Residue-based activated carbon from passion fruit seed as support to H3PW12O40 for the esterification of oleic acid

The production of biodiesel from acidic non-edible oil and waste lipid feedstocks has the drawback of forming soaps in the conventional transesterification process. A solution is the esterification reaction that uses superacid homogenous catalysts; however, it generates dangerous effluents. To overcome this, heterogeneous acid catalysts such as heteropolyacid supported on activated carbon have been studied for the production of biofuel. Due to its high surface area, the activated carbon allows high dispersion of the active phase. The aim of this work was to study the esterification of oleic acid over 12-tungstophosphoric acid (HPW) supported on activated carbon derived from passion fruit biomass (ACP), prepared by chemical activation using ZnCl2. The composites (HPW/ACP) were prepared containing 10-30 wt% of HPW by following two procedures: aqueous impregnation method and incipient moisture. The results showed that the activated carbon prepared from the residue of the passion fruit seed presented a high surface area (465 m(2) . g(-1)) and that the HPW impregnation method on activated carbon was a decisive factor on the catalyst performance.
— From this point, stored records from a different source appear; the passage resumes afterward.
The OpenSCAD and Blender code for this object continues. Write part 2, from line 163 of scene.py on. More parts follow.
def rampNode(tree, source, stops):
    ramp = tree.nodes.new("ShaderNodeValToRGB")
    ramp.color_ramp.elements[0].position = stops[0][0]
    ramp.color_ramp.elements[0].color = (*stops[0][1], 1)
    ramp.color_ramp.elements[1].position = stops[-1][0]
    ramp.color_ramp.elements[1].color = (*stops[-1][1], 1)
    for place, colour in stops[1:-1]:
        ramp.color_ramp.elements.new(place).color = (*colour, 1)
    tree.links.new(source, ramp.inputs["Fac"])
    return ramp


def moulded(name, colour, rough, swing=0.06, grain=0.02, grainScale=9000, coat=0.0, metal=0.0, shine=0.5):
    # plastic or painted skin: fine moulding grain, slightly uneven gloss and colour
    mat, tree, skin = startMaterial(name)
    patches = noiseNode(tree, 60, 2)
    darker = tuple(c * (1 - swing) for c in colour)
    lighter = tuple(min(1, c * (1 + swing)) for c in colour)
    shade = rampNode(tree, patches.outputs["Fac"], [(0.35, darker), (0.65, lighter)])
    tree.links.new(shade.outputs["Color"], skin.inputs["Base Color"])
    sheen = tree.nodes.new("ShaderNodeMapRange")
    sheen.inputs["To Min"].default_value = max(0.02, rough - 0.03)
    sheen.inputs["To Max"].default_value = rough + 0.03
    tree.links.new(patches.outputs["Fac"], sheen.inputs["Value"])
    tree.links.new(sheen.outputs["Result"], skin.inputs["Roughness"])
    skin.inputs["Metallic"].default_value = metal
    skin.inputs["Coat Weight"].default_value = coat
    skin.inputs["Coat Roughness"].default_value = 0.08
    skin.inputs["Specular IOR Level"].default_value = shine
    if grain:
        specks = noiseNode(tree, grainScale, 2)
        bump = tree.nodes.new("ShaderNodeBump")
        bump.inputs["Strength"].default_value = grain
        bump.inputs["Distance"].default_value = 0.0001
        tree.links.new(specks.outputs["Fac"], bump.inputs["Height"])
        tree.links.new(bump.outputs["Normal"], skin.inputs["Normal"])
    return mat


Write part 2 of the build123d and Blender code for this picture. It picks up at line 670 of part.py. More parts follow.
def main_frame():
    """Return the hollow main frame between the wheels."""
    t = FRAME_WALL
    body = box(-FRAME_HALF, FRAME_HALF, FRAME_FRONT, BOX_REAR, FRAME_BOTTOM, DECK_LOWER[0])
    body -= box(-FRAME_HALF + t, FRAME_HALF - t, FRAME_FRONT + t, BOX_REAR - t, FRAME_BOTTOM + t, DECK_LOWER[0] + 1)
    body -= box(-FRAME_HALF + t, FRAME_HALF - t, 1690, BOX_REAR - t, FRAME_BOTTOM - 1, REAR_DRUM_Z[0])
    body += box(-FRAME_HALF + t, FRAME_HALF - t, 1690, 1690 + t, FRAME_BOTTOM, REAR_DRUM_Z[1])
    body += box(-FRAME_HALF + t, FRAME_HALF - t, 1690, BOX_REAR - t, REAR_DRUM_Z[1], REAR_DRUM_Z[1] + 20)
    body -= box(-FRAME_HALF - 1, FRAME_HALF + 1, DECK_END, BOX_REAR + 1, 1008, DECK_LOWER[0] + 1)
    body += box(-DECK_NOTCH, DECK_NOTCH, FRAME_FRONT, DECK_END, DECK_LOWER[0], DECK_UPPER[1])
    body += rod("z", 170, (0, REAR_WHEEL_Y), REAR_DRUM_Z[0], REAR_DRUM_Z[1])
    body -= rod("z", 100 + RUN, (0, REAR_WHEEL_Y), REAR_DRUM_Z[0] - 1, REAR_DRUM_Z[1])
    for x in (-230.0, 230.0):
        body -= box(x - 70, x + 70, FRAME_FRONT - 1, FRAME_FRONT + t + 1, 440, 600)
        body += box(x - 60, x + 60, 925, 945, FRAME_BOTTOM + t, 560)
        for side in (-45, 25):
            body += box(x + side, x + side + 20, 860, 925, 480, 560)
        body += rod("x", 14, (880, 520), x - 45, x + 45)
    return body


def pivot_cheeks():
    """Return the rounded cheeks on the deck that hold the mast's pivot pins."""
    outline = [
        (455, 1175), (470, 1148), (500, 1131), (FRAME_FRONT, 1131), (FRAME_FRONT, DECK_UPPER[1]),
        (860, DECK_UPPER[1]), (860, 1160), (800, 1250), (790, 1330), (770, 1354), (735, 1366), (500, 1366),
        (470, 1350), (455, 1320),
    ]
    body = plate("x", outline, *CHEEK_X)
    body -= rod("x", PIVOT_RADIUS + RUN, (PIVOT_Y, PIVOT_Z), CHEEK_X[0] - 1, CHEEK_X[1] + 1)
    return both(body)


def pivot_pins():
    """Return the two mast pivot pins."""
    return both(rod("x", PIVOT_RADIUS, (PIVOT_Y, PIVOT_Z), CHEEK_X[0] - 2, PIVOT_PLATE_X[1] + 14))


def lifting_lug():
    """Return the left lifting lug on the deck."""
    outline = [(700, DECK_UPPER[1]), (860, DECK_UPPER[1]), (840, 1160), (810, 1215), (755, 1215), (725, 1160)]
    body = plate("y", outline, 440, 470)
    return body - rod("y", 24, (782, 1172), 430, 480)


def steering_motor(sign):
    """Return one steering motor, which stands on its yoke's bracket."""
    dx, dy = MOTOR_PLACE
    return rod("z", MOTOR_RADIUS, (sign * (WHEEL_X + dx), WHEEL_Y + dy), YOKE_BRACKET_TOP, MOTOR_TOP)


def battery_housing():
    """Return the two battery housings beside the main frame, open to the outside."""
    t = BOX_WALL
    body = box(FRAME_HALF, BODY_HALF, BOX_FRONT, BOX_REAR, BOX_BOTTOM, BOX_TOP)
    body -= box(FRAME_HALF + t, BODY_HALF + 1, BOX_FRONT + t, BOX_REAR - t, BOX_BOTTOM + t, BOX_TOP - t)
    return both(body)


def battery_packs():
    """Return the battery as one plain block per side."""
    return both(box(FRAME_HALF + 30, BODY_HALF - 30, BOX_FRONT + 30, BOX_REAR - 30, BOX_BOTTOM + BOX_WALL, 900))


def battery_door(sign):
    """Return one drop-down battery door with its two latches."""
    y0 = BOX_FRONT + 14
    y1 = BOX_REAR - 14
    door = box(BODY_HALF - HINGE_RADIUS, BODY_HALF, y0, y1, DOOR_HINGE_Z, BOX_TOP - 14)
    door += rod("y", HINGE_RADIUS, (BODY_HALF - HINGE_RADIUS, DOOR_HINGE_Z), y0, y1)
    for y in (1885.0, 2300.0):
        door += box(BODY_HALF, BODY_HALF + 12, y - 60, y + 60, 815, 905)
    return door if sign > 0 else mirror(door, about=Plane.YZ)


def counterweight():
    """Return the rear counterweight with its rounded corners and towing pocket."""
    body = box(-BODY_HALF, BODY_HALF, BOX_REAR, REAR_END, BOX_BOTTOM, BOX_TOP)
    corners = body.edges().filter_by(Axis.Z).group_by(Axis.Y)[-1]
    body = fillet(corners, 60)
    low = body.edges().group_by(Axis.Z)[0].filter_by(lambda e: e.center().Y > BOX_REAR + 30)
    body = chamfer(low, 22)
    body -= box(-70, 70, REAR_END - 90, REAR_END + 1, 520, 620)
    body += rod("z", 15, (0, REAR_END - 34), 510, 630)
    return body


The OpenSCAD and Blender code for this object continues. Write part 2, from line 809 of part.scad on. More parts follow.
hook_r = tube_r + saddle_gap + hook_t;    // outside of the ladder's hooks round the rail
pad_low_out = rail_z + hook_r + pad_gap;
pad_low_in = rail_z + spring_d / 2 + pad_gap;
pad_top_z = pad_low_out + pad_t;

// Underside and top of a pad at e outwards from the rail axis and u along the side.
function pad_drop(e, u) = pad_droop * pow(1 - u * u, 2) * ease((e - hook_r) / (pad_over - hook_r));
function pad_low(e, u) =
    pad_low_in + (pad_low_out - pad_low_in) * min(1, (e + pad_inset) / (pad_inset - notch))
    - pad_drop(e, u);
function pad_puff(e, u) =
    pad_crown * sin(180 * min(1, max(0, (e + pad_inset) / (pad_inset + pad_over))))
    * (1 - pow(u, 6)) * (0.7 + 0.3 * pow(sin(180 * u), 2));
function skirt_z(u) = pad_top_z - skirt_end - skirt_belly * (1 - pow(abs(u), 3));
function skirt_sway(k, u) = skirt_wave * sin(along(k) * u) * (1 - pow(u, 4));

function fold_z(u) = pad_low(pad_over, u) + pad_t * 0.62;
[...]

XPS, SEM, NMR and N2 adsorption-desorption results showed that in the catalyst obtained by aqueous impregnation (HPW/ACP) surface area decreased (50 m(2) . g(-1)), HPW was highly dispersed in the internal pores of the ACP support and presented superior acidity. The incipient moisture impregnation (HPW/IACP) formed HPW particles on the external surface of the support with little interaction among them, resulting in surface area of 90 m(2) g(-1). The best result of oleic acid esterification with methanol led to 86.4% conversion with catalyst HPW30/ACP, at 100 degrees C, after 2 h of reaction. The leaching of HPW active phase after the reaction was low similar to 1.0-2.6%. This study showed the importance of the HPW impregnation method on activated carbon to obtain a more stable and more active catalyst for the production of biodiesel. A detailed analysis of the catalyst synthesis from a fruit industry residue demonstrated the possibility of operating in a closed-loop system towards cleaner production. (C) 2020 Elsevier Ltd. All rights reserved.